London remains the UK’s most expensive housing market, with an average home valued at £574,514. However, it was the only region to record a slight annual decline, with prices down 0.1%.

For sophisticated investors, this signals maturity rather than weakness. London continues to function as a global capital hub, but incremental demand is now being absorbed elsewhere as buyers optimize for space, lifestyle, and value.

Regional Winners Reflect Structural Shifts

Northern Ireland led regional growth at 5.8%, followed by Scotland and the North West, both up 3.7%. Lloyds’ mortgage-based analysis—excluding buy-to-let and shared ownership—provides a cleaner read on owner-occupier demand, reinforcing that these shifts are grounded in real transactions.
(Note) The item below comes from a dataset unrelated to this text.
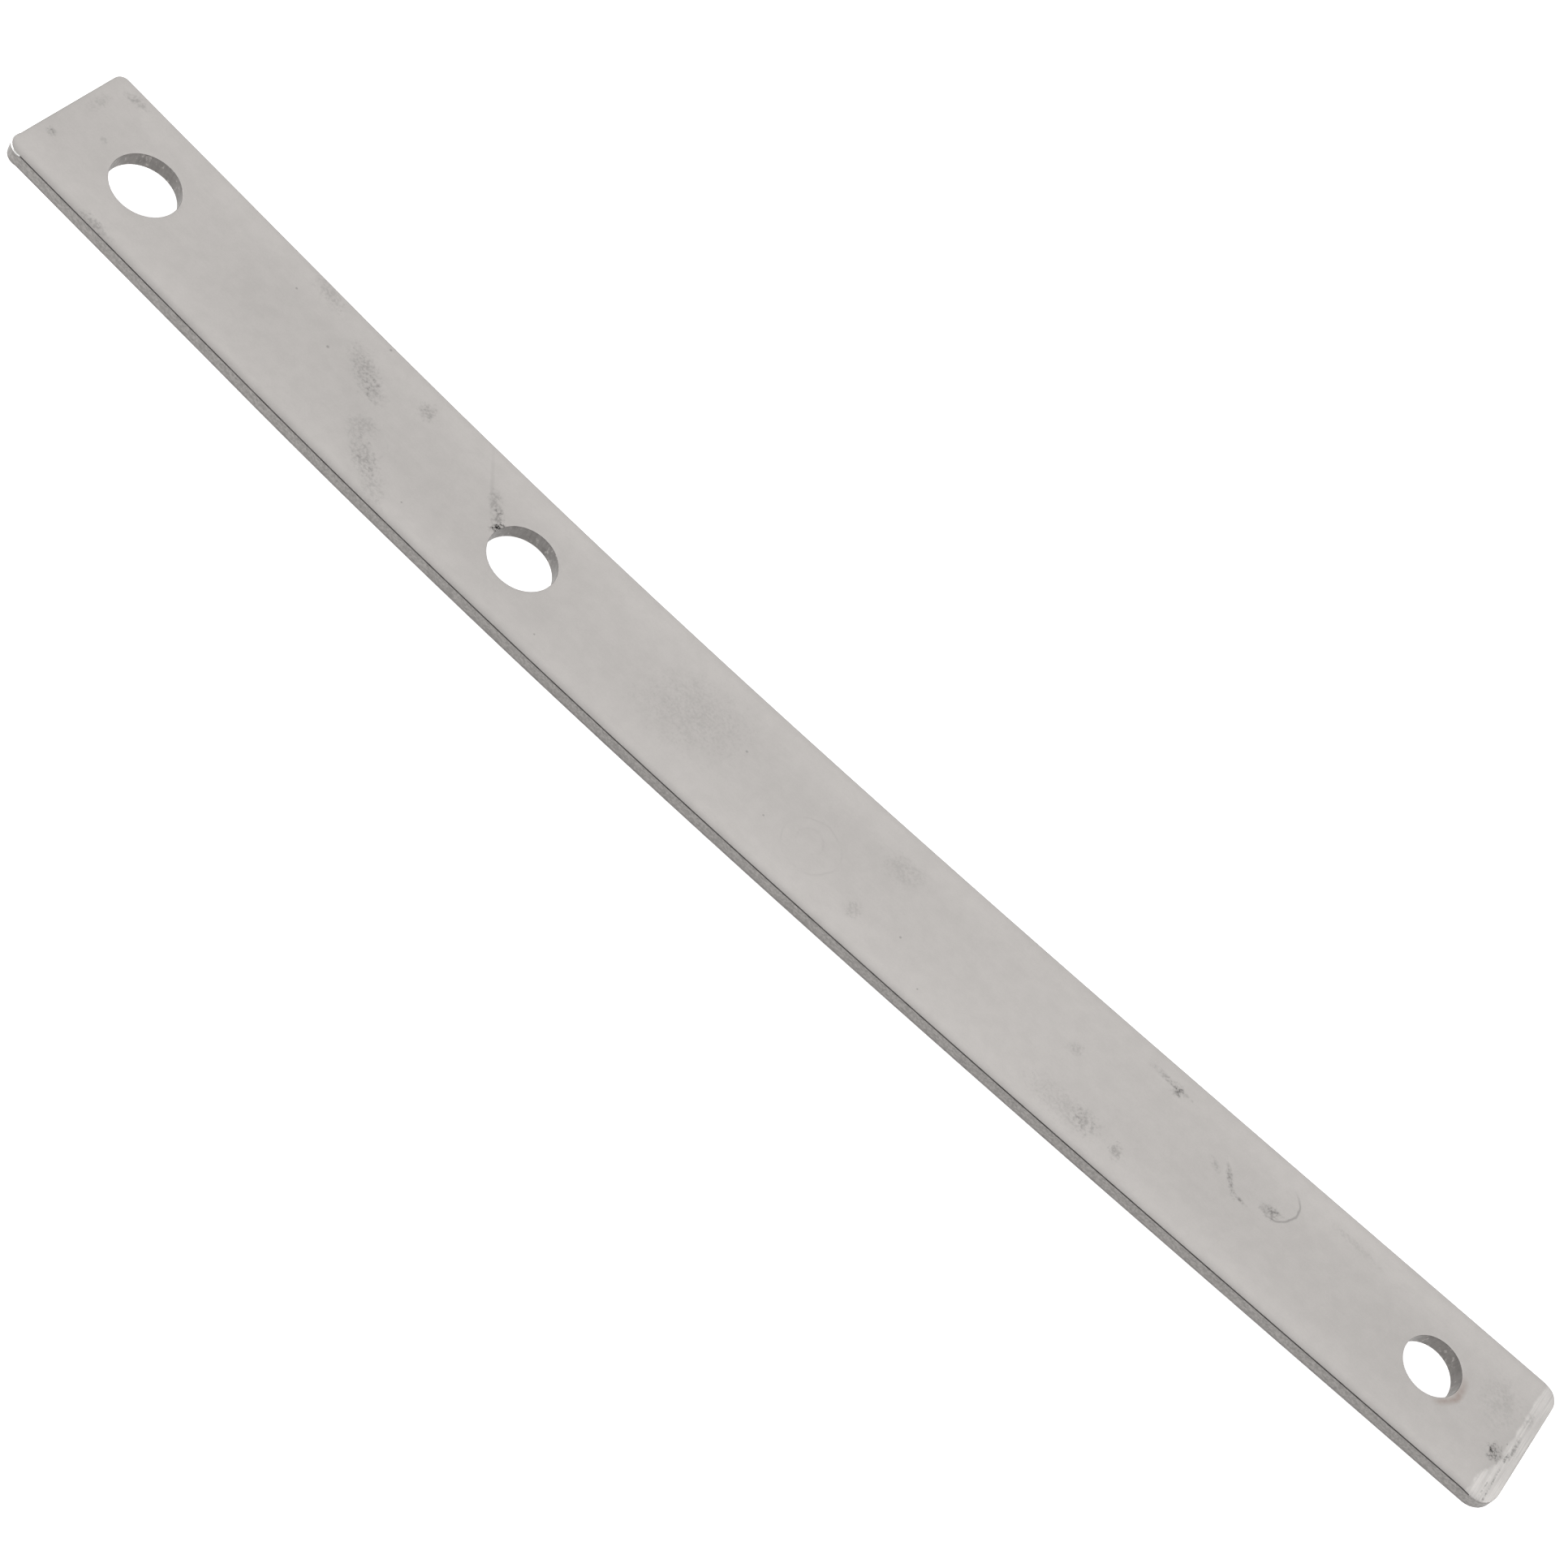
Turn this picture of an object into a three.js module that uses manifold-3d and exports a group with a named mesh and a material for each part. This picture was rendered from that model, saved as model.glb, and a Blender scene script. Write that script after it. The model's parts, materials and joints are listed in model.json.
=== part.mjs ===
import * as THREE from 'three';
import { mergeVertices } from 'three/addons/utils/BufferGeometryUtils.js';
import Module from 'manifold-3d';

// A slim magnetic knife rack for a wall: one bent steel bar with three mounting holes.
// Flat magnets lie in pockets milled into its back, held apart by plastic carriers,
// backed by keeper strips and closed by thin covers bonded flush with the back.
//
// Millimetres. +X runs along the bar, from the end with the two large holes to the end with the
// small one. +Y runs across it, and +Z points out of the knife face.
// The origin is under the middle of the bar, level with the lowest line of its back.

// Driving dimensions of the bar.
const barLength = 300;
const barWidth = 25.4;
const barThickness = 3;

// The hand-finished corners: which way each lies from the middle in X and Y, and its radius.
const corners = [
  { along: -1, across: -1, radius: 3 },
  { along: -1, across: 1, radius: 1.5 },
  { along: 1, across: -1, radius: 3.8 },
  { along: 1, across: 1, radius: 2.2 },
];

// The bend: a bow that is deepest left of the middle, and a droop of the left end beyond droopStart
// from the middle.
const bowDepth = 6.8;
const bowSkew = 2.7;
const droopStart = 100;
const leftDroop = 1.5;
const bendStations = 24;

// Mounting holes: distance from the left end, offset across the bar, and radius.
const holes = [
  { name: 'left', fromEnd: 17.2, across: 0.3, radius: 5.9 },
  { name: 'middle', fromEnd: 98.5, across: 0.3, radius: 5.9 },
  { name: 'right', fromEnd: 281.5, across: 0.8, radius: 5 },
];

// The right end is ground down from the knife face in a shallow round-over.
const groundLength = 4.5;
const groundDrop = 0.9;
const groundSteps = 5;

// Magnets, and the pockets that hold them. Depths are measured down from the knife face.
const magnetLength = 18;
const magnetWidth = 15;
const magnetPitch = 19.5;
const magnetTop = 0.9;
const magnetBottom = 2;
const pockets = [
  { name: 'left', middle: 57.8, magnets: 3 },
  { name: 'middle', middle: 149.2, magnets: 4 },
  { name: 'right', middle: 231.7, magnets: 4 },
];
const pocketTop = 0.8;
const pocketWidth = 19.5;
const pocketCornerRadius = 2;
const endWall = 0.75;

// Carriers, keeper strips and covers.
const carrierTop = 0.95;
const carrierBottom = 1.95;
const windowClearance = 0.15;
const keeperTop = 2.1;
const keeperBottom = 2.5;
const sideClearance = 0.15;
const keeperInset = 0.6;
const recessTop = 2.55;
const recessLedge = 1.2;
const coverTop = 2.6;

const holeSides = 48;
const cornerSteps = 4;
const toolReach = 8;

const steel = { color: 0xbab6b1, roughness: 0.38, metalness: 1 };
const nickel = { color: 0xc4c2bc, roughness: 0.22, metalness: 1 };
const mildSteel = { color: 0x84888c, roughness: 0.5, metalness: 1 };
const sheetSteel = { color: 0xa3a19d, roughness: 0.45, metalness: 1 };
const blackPlastic = { color: 0x242527, roughness: 0.6, metalness: 0 };

const wasm = await Module();
wasm.setup();

// ---- The bend ----

const halfLength = barLength / 2;
const droopLength = halfLength - droopStart;

// How far place u, measured along the bar from its middle, is into the drooping stretch, from 0 to 1.
function droopShare(u) {
  return Math.max(0, (-u - droopStart) / droopLength);
}

// Height of the bent knife face over its right end.
function bendHeight(u) {
  const t = (2 * u) / barLength;
  return (1 - t * t) * (bowSkew * t - bowDepth) - leftDroop * droopShare(u) ** 2;
}

function bendAngle(u) {
  const t = (2 * u) / barLength;
  const bowRise = bowSkew * (1 - 3 * t * t) + 2 * bowDepth * t;
  const droopRise = (2 * leftDroop * droopShare(u)) / droopLength;
  return Math.atan((2 * bowRise) / barLength + droopRise);
}

const stations = [];
for (let i = 0; i <= bendStations; i += 1) {
  stations.push((i / bendStations - 0.5) * barLength);
}

// Puts the lowest line of the back at height 0, and the bar's box evenly about x = 0.
const backHeights = stations.map((u) => bendHeight(u) - barThickness * Math.cos(bendAngle(u)));
const lift = -Math.min(...backHeights);
const endLeans = [-halfLength, halfLength].map((u) => barThickness * Math.sin(bendAngle(u)));
const shift = -(Math.min(0, endLeans[0]) + Math.max(0, endLeans[1])) / 2;

// The point at place u along the bar, at a depth square to the knife face.
function pointInBar(u, depth) {
  const angle = bendAngle(u);
  const x = u + shift + depth * Math.sin(angle);
  const z = bendHeight(u) + lift - depth * Math.cos(angle);
  return new THREE.Vector2(x, z);
}

// ---- Solids ----

function toSolid(geometry) {
  geometry.deleteAttribute('normal');
  geometry.deleteAttribute('uv');
  const merged = mergeVertices(geometry);
  const vertProperties = new Float32Array(merged.attributes.position.array);
  const triVerts = new Uint32Array(merged.index.array);
  return new wasm.Manifold(new wasm.Mesh({ numProp: 3, vertProperties, triVerts }));
}

function toGeometry(solid) {
  const { vertProperties, triVerts } = solid.getMesh();
  const geometry = new THREE.BufferGeometry();
  geometry.setAttribute('position', new THREE.BufferAttribute(vertProperties, 3));
  geometry.setIndex(new THREE.BufferAttribute(triVerts, 1));
  geometry.computeVertexNormals();
  return geometry;
}

// A bent layer over the whole bar, between two depths below the knife face.
function bentLayer(topDepth, bottomDepth, width) {
  const top = stations.map((u) => pointInBar(u, topDepth));
  const bottom = stations.map((u) => pointInBar(u, bottomDepth));
  const profile = new THREE.Shape([...bottom, ...top.reverse()]);
  const geometry = new THREE.ExtrudeGeometry(profile, { depth: width, bevelEnabled: false });
  geometry.rotateX(Math.PI / 2);
  geometry.translate(0, width / 2, 0);
  return toSolid(geometry);
}

// Stands a geometry drawn in the bar's own plane on the knife face at place u, square to it.
function standOnFace(geometry, u, across) {
  const foot = pointInBar(u, 0);
  geometry.rotateY(-bendAngle(u));
  geometry.translate(foot.x, across, foot.y);
  return geometry;
}

// A tool with the given outline that runs right through the bar, square to the knife face.
function throughTool(outline, u, across = 0) {
  const settings = { depth: 2 * toolReach, bevelEnabled: false, curveSegments: cornerSteps };
  const geometry = new THREE.ExtrudeGeometry(outline, settings);
  geometry.translate(0, 0, -toolReach);
  return toSolid(standOnFace(geometry, u, across));
}

function drill(hole) {
  const geometry = new THREE.CylinderGeometry(hole.radius, hole.radius, 2 * toolReach, holeSides);
  geometry.rotateX(Math.PI / 2);
  return toSolid(standOnFace(geometry, hole.fromEnd - halfLength, hole.across));
}

function rectangle(length, width) {
  const x = length / 2;
  const y = width / 2;
  const points = [[-x, -y], [x, -y], [x, y], [-x, y]];
  return new THREE.Shape(points.map(([px, py]) => new THREE.Vector2(px, py)));
}

function roundedRectangle(length, width, radius) {
  const x = length / 2 - radius;
  const y = width / 2 - radius;
  const shape = new THREE.Shape();
  shape.absarc(x, y, radius, 0, Math.PI / 2);
  shape.absarc(-x, y, radius, Math.PI / 2, Math.PI);
  shape.absarc(-x, -y, radius, Math.PI, 1.5 * Math.PI);
  shape.absarc(x, -y, radius, 1.5 * Math.PI, 2 * Math.PI);
  return shape;
}

// What a rounded corner leaves of a square one.
function cornerTool(corner) {
  const overshoot = 1;
  const outline = new THREE.Shape();
  const inner = -corner.radius;
  outline.moveTo(0, inner);
  outline.absarc(inner, inner, corner.radius, 0, Math.PI / 2);
  outline.lineTo(inner, overshoot);
  outline.lineTo(overshoot, overshoot);
  outline.lineTo(overshoot, inner);
  const points = outline.getPoints(cornerSteps);
  const placed = points.map((p) => new THREE.Vector2(p.x * corner.along, p.y * corner.across));
  const shape = new THREE.Shape(placed);
  return throughTool(shape, corner.along * halfLength, (corner.across * barWidth) / 2);
}

// The metal that grinding has taken off the knife face at the right end.
function groundTool() {
  const overshoot = 1;
  const profile = new THREE.Shape();
  profile.moveTo(-groundLength, 0);
  for (let i = 1; i <= groundSteps; i += 1) {
    const part = i / groundSteps;
    profile.lineTo(groundLength * (part - 1), -groundDrop * part * part);
  }
  profile.lineTo(overshoot, -groundDrop);
  profile.lineTo(overshoot, overshoot);
  profile.lineTo(-groundLength, overshoot);
  const width = barWidth + 2 * overshoot;
  const geometry = new THREE.ExtrudeGeometry(profile, { depth: width, bevelEnabled: false });
  geometry.rotateX(Math.PI / 2);
  geometry.translate(0, width / 2, 0);
  return toSolid(standOnFace(geometry, halfLength, 0));
}

// ---- Pieces ----

function named(name, geometry, look) {
  const mesh = new THREE.Mesh(geometry, new THREE.MeshStandardMaterial(look));
  mesh.name = name;
  return mesh;
}

const pocketLength = (pocket) => pocket.magnets * magnetPitch + 2 * endWall;
const pocketPlace = (pocket) => pocket.middle - halfLength;

// The outline of a pocket, grown or shrunk all round.
function pocketOutline(pocket, growth) {
  const length = pocketLength(pocket) + 2 * growth;
  return roundedRectangle(length, pocketWidth + 2 * growth, pocketCornerRadius + growth);
}

// Places of a pocket's magnets along the bar.
function magnetPlaces(pocket) {
  const places = [];
  for (let i = 0; i < pocket.magnets; i += 1) {
    const step = i - (pocket.magnets - 1) / 2;
    places.push(pocketPlace(pocket) + step * magnetPitch);
  }
  return places;
}

// A sheet that fills a pocket's outline between two depths.
function pocketSheet(pocket, topDepth, bottomDepth, growth) {
  const layer = bentLayer(topDepth, bottomDepth, barWidth);
  return layer.intersect(throughTool(pocketOutline(pocket, growth), pocketPlace(pocket)));
}

function faceBar() {
  let solid = bentLayer(0, barThickness, barWidth);
  for (const corner of corners) {
    solid = solid.subtract(cornerTool(corner));
  }
  for (const hole of holes) {
    solid = solid.subtract(drill(hole));
  }
  for (const pocket of pockets) {
    const below = barThickness + 1;
    solid = solid.subtract(pocketSheet(pocket, pocketTop, below, 0));
    solid = solid.subtract(pocketSheet(pocket, recessTop, below, recessLedge));
  }
  return solid.subtract(groundTool());
}

function magnet(name, u) {
  const thickness = magnetBottom - magnetTop;
  const mesh = named(name, new THREE.BoxGeometry(magnetLength, magnetWidth, thickness), nickel);
  const centre = pointInBar(u, (magnetTop + magnetBottom) / 2);
  mesh.position.set(centre.x, 0, centre.y);
  mesh.rotation.y = -bendAngle(u);
  return mesh;
}

function carrier(pocket) {
  let solid = pocketSheet(pocket, carrierTop, carrierBottom, -sideClearance);
  const length = magnetLength + 2 * windowClearance;
  const width = magnetWidth + 2 * windowClearance;
  for (const u of magnetPlaces(pocket)) {
    solid = solid.subtract(throughTool(rectangle(length, width), u));
  }
  return solid;
}

const rack = new THREE.Group();
rack.add(named('face_bar', toGeometry(faceBar()), steel));

let magnetNumber = 0;
for (const pocket of pockets) {
  for (const u of magnetPlaces(pocket)) {
    magnetNumber += 1;
    rack.add(magnet(`magnet_${String(magnetNumber).padStart(2, '0')}`, u));
  }
  const keeper = pocketSheet(pocket, keeperTop, keeperBottom, -keeperInset);
  const cover = pocketSheet(pocket, coverTop, barThickness, recessLedge - sideClearance);
  rack.add(named(`magnet_carrier_${pocket.name}`, toGeometry(carrier(pocket)), blackPlastic));
  rack.add(named(`keeper_strip_${pocket.name}`, toGeometry(keeper), mildSteel));
  rack.add(named(`back_cover_${pocket.name}`, toGeometry(cover), sheetSteel));
}

export default rack;
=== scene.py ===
"""Looks of a slim magnetic knife rack: a bowed satin steel bar with three screw holes.

The bar is made here as one fine mesh around the CAD frame. The covers in its back, and the magnets,
carriers and keeper strips behind them, keep their CAD shapes and get their finishes here.
The bar's lengths are millimetres, and MM turns them into metres. The studio is in metres.
"""
import json
import math

import bmesh
import bpy
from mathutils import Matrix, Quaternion, Vector


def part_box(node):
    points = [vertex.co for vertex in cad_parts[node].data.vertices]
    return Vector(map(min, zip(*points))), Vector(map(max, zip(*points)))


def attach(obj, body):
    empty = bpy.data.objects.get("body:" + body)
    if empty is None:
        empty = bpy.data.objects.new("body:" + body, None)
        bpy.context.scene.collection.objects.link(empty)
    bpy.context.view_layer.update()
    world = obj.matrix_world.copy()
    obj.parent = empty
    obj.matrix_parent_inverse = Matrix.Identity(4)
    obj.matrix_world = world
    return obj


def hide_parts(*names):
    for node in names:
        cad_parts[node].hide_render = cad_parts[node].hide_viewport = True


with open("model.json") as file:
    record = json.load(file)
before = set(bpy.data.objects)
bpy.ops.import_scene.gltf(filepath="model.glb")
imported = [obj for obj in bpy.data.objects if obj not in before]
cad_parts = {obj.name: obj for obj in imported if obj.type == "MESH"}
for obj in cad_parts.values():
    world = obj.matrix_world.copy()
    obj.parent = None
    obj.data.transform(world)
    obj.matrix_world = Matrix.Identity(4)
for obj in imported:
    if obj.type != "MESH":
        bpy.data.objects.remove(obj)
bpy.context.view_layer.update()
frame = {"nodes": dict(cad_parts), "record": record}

MM = 0.001

# ---- Sizes of the bar, as in the CAD part ----

LENGTH = 300.0
THICKNESS = 3.0
# Radii of the corners, by which way each lies from the middle in X and Y.
CORNERS = {(-1, -1): 3.0, (-1, 1): 1.5, (1, -1): 3.8, (1, 1): 2.2}
BOW_DEPTH = 6.8
BOW_SKEW = 2.7
DROOP_START = 100.0
LEFT_DROOP = 1.5
BEND_STATIONS = 24
HOLE_RADII = {"screw_hole_left": 5.9, "screw_hole_middle": 5.9, "screw_hole_right": 5.0}
# Where each pocket's middle is from the left end, and how long the pocket is.
POCKETS = {"left": (57.8, 60.0), "middle": (149.2, 79.5), "right": (231.7, 79.5)}
POCKET_WIDTH = 19.5
POCKET_CORNER = 2.0
POCKET_TOP = 0.8
RECESS_TOP = 2.55
RECESS_LEDGE = 1.2

bar_low, bar_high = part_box("face_bar")
WIDTH = (bar_high.y - bar_low.y) / MM
HALF_LENGTH = LENGTH / 2
HALF_WIDTH = WIDTH / 2

# ---- Finer shapes that only this mesh has ----

# Edges: the face rolls over softly, turns in a small round to the sheared wall, and a finer round
# meets the back. Shearing has rolled the near edge over more than the others and left its wall
# leaning: it stands out by NEAR_LEAN under the face and by NEAR_FOOT at the back. The far wall
# stands out by FAR_LEAN under the face.
ROLL_WIDTH = 1.3
EDGE_RADIUS = 0.17
NEAR_ROLL_SLOPE = math.radians(11)
OTHER_ROLL_SLOPE = math.radians(3)
NEAR_LEAN = 0.33
NEAR_FOOT = 0.06
FAR_LEAN = 0.12
BACK_RADIUS = 0.09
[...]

Amanda Bryden, Lloyds’ Head of Mortgages, highlighted that local price swings can materially affect deposit requirements, stamp duty, and transaction costs—factors increasingly shaping buyer decisions.

What This Means for Property Strategy

The UK housing market is entering a phase where location selection matters more than timing. National averages obscure opportunity. For investors and homeowners alike, capital efficiency now depends on understanding micro-markets, transport links, employment hubs, and affordability dynamics.

Mortgage data not sentiment shows where capital is flowing.

Closing Insight

UK housing is fragmenting along economic and affordability lines. London anchors stability, while regional cities reprice to absorb displaced demand. For long-term property capital, the edge lies not in chasing momentum, but in identifying where structural affordability meets sustainable local growth.